Someone told me recently that it was not a surprise that my normally vocal self can not find the words to write here my experience since I left off last. Behind the disbelief, stands someone saying don’t say what’s going on.
Why else would a doctor deny service unless there is something wrong with you?
I have been living in this world of utter frustration in every approach to medical help and so, I have learned to keep my distance.
My right ankle is swollen and bruised from going out to the doctors who will not see me, skin rashes have erupted, pains have even started to flare up on my left side with the additional stress.
I have determined I will not let the advances I have made after finally getting to a GP who knows RSD, and who, quickly, after determining through a blood panel that I was otherwise healthy (including good cholesterol, and no Vit. D deficiency), sent me for the RSD evaluation with a neurologist. This week, the second one rejected me as a patient.

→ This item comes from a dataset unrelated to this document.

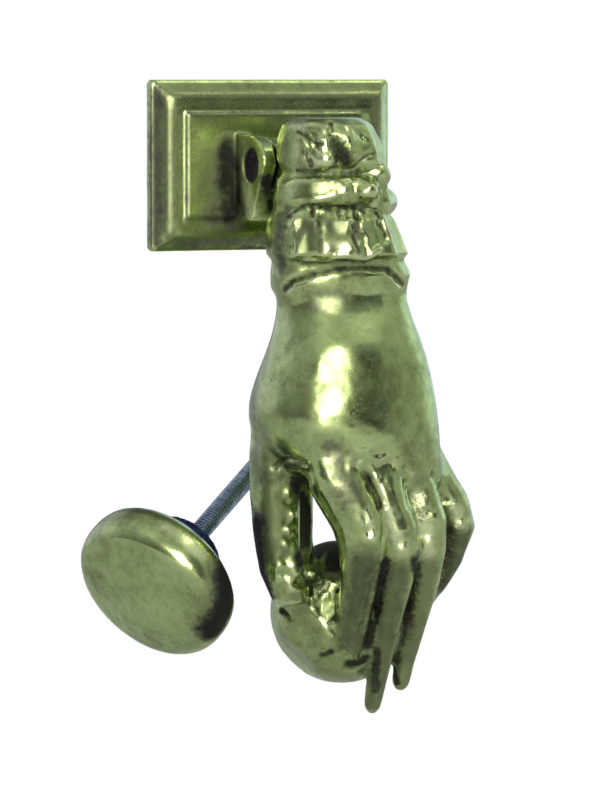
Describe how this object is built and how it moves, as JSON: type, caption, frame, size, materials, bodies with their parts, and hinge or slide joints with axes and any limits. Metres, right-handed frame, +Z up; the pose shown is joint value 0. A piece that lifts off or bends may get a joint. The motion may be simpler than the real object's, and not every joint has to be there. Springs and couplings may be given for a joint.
{
  "type": "hand door knocker",
  "caption": "Cast brass hand with a ruffled cuff that holds a ball and swings on a pin from a moulded plate, with its strike knob.",
  "frame": {"origin": "middle of the plate's back face, on the door's face, at the height of the hinge pin", "axes": "+Z up along the hanging hand, +Y into the door, +X to the right of someone facing the door"},
  "size_m": [0.1146, 0.0595, 0.1858],
  "materials": {
    "antique_brass": "worn polish with dark patina in the recesses",
    "iron_pin": "dark oxidised iron",
    "zinc_steel": "bluish zinc plating"
  },
  "bodies": {
    "plate": {"back_plate": "antique_brass", "hinge_pin": "iron_pin", "strike_knob": "antique_brass", "strike_stud": "zinc_steel"},
    "hand": {"knocker_hand": "antique_brass"}
  },
  "joints": [
    {"name": "hand_swing", "type": "hinge", "parent": "plate", "child": "hand", "pos_m": [0, -0.0162, 0], "axis": [-1, 0, 0], "range_deg": [0, 66]}
  ]
}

I started sneezing again yesterday, after having just beaten back a cold.
I laid in bed with my right leg feeling as if someone had hammered a nail in the middle, painful beyond belief in one spot on my ankle, and thought, this doesn’t make any sense that going to the doctor brings only an upturn in symptom and no relief.
I resolve I will not let that happen anymore, even if it means not going back.
I want to thank many people for encouraging me to hold on tight. After two years of being told all the reasons why I shouldn’t want to talk about RSD, I finally feel the courage to reach out to other people with RSD. The first time since October 2008. I wish I had reached out sooner.
I’ll write more about these heroes soon. I want to provide hope from this place of courage, I just need to get myself back up. I can’t write too much today with this arm.
This week, I had a dream that I was walking.
I was walking down a path, lit, as was I, in a warm yellow glow from the bright sun. I stood watching myself, and marveled that I was walking without my cane. There were many people around, and I felt they too were happy, and as surprised as I, that I was walking again.
I do not know where this sunny path is, but I know I am headed there.
…for now, I leave you with the question I wrote to myself yesterday…..
‘When I walk again, how do I want to walk in this world?’